The factors are not exhaustive and would depend largely on the peculiar facts and circumstances disclosed in each application.
The facts and disclosed by affidavit evidence before the lower court in this appeal show that Respondent were tenants of shops/stores built by the Appellants whose real interest in the application for injunction was to prevent the Appellants from the full and optimum utilization of the shops/stores during the pendency of a suit they did not sincerely intend to prosecute diligently. The affidavit of the Respondents in support of the application for the injunction did not establish any of the above recognized vital factors and the lower court did not evaluate that evidence to ensure its veracity as it was under a duty to do. OKOYE V. CENTRE POINT MCH BANK (2008) ALL FWLR (441) 810 @ 834.
In addition, being an equitable remedy which is granted in the exercise of that court’s judicial discretion, the grant must be judicial and judicious taking into account the competing interests of the parties thereto.
Though this court is most times very reluctant in interfering with the exercise of a discretion by a lower court, where the exercise is shown not to have been in ‘consonance with established principles of law, such as in the present appeal; the count has a duty to intervene. S.G.B. V. BURAIMOH (1991) 1 NWLR (168) 428, IDEOZU V. OCHOMA (2006) ALL FWLR (308 – 1183).
For the above and more detailed reasons set out in the lead judgment, I find merit in the Appellants’ issue No (i) which I therefore resolved in their favour.
The orders of interlocutory injunction granted by the lower court against the Appellants on 14th March, 2002 are hereby set aside. I abide by the other terms of the lead judgment.
IBRAHIM MOHAMMED MUSA SAULAWA, J.C.A.: I was accorded the privilege of reading before now, the lead judgment prepared and just delivered by my learned brother, GALADIMA, JCA. I had equally gone through the briefs of argument of the learned counsel to the respective parties vis-a-vis the record of appeal as a whole.
It is evident from the records that on 14/2/2000 the 1st, 2nd and 3rd Respondents had filed a suit NO HOW/148/2000 vide a writ of summons against the 1st, 2nd and 3rd Appellants in the High Court of Imo State, Owerri Judicial Division seeking the following reliefs.
1. A declaration of court that it was wrong for the defendants to seek to demolish, dismantle or reconstruct the stalls, stores in the New Market Motor Park without any specific arrangement with the allottees or provision for them upon completion of the new stores and without any arrangement for alternative accommodation.

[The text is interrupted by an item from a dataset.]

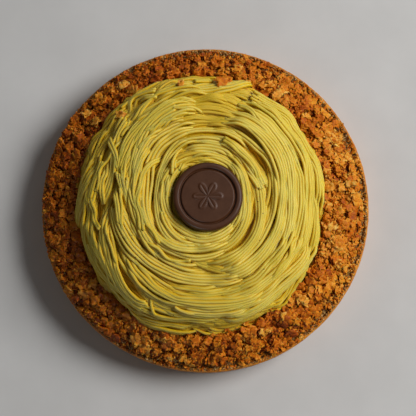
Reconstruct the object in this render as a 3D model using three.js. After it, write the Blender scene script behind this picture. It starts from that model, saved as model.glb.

2. An order of court restraining the defendants from evicting the Plaintiffs or commencing any stores construction work at the New Market Motor Park or reconstructing the stores or converting the stores into storied buildings without an agreement retaining all the Allottees in their old stores.
On 14/2/2000, the 1st – 3rd Respondents filed a motion on notice praying the court below for the following reliefs:
1. An order of interlocutory injunction restraining the 1st, 2nd, and 3rd defendants/respondents, their servants, agents or privies from continuing the construction works of the Stores at Owerri New Market subject matter of the substantive suit in court.
2. In the alternative Order of interlocutory injunction restraining the 1st, 2nd, and 3rd Defendants/Respondents, their servants, agents or privies from allocating stalls or stores being the interest of the plaintiffs/applicants in the construction works pending the determination of the substantive suit before this Honourable court.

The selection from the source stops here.